[Written task] Every line of the data that contains the string "with" must be copied.

* Start *

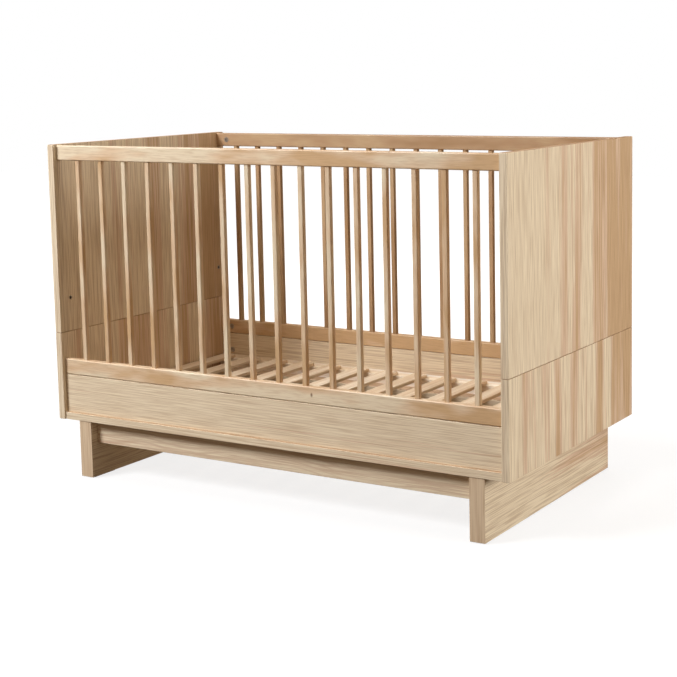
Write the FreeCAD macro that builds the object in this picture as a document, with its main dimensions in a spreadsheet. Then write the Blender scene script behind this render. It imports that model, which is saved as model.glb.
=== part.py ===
# Baby crib for a 1200 x 600 mm mattress: two panelled ends, two slatted sides and a slatted
# base that is set at one of two heights.
# Frame: +X runs along the crib, +Y from its front to its back, +Z up. The origin is on the
# floor, at the middle of the footprint. Lengths are in millimetres.

import FreeCAD, Part
import math
import os
import re

import Sketcher

from FreeCAD import Placement, Rotation, Vector

sizes = {
    # whole crib
    "crib_length": 1240,
    "crib_width": 668,
    "crib_height": 818,
    "board_thick": 18,
    "edge_round": 1,
    # end panels: an upper and a lower board, with a hairline gap between them at the seam
    "panel_base": 141.5,
    "seam_height": 357,
    "seam_gap": 0.8,
    # rails and slats of the long sides
    "rail_recess": 11,
    "rail_thick": 18,
    "rail_round": 3,
    "top_rail_drop": 2,
    "top_rail_high": 36,
    "low_rail_base": 254,
    "low_rail_high": 38,
    "slat_count": 16,
    "slat_pitch": 72,
    "slat_thick": 12,
    "slat_round": 2,
    "slat_tenon": 12,
    "mortise_play": 0.2,
    # board under each lower rail, and the ledge that it stands on
    "apron_gap": 0.8,
    "ledge_thick": 18,
    "ledge_deep": 80,
    "ledge_recess": 4,
    # feet, the beams between them, and the glides under them
    "foot_thick": 37,
    "foot_inset": 60,
    "foot_recess": 6,
    "beam_thick": 18,
    "beam_high": 56,
    "beam_recess": 29,
    "glide_thick": 2,
    "glide_wide": 29,
    "glide_long": 70,
    "glide_inset": 12,
    # slatted base
    "base_length": 1200,
    "base_play": 1,
    "base_bar_thick": 16,
    "base_bar_high": 34.5,
    "rebate_wide": 12,
    "base_slat_count": 14,
    "base_slat_pitch": 88.5,
    "base_slat_wide": 40,
    "base_slat_thick": 9,
    "base_slat_round": 1.5,
    # cam locks and the bolts that they pull on
    "cam_across": 15,
    "cam_deep": 12.5,
    "cam_back": 34,
    "cam_play": 0.2,
    "cam_slot_long": 8,
    "cam_slot_wide": 1.6,
    "cam_slot_deep": 2.5,
    "bolt_thread": 5.8,
    "bolt_shank": 6,
    "bolt_head": 7,
    "bolt_in_panel": 11,
    "bolt_past_cam": 2,
    "bolt_head_long": 4,
    "bolt_bore": 8,
    "bolt_way": 7.6,
    "bolt_way_past": 4,
    # wooden dowels
    "dowel_across": 8,
    "dowel_in_panel": 11,
    "dowel_in_rail": 18,
    "dowel_play": 0.2,
    "rail_dowel_drop": 11,
    "apron_dowel_rise": 30,
    "beam_dowel_rise": 16,
    "ledge_dowel_step": 26,
    "seam_dowel_near": 90,
    "seam_dowel_far": 270,
    # screws that hold the ledges to the feet
    "screw_head": 10,
    "screw_head_high": 3.5,
    "screw_shank": 5,
    "screw_long": 50,
    "screw_play": 0.3,
    "screw_step": 15,
    # sleeves for the pegs that carry the base at its upper height
    "sleeve_height": 440,
    "sleeve_across": 10,
    "sleeve_bore": 7,
    "sleeve_long": 12,
    "sleeve_floor": 1,
}

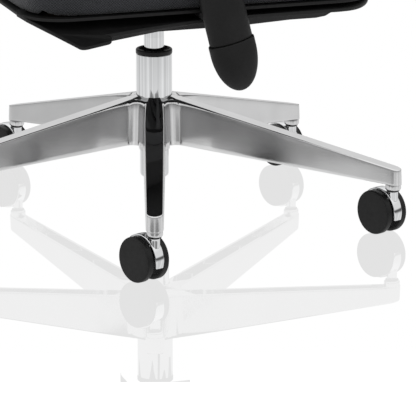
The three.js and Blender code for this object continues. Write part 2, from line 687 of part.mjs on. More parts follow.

* End *

[Exercise result]
Write the FreeCAD macro that builds the object in this picture as a document, with its main dimensions in a spreadsheet. Then write the Blender scene script behind this render. It imports that model, which is saved as model.glb.
    # end panels: an upper and a lower board, with a hairline gap between them at the seam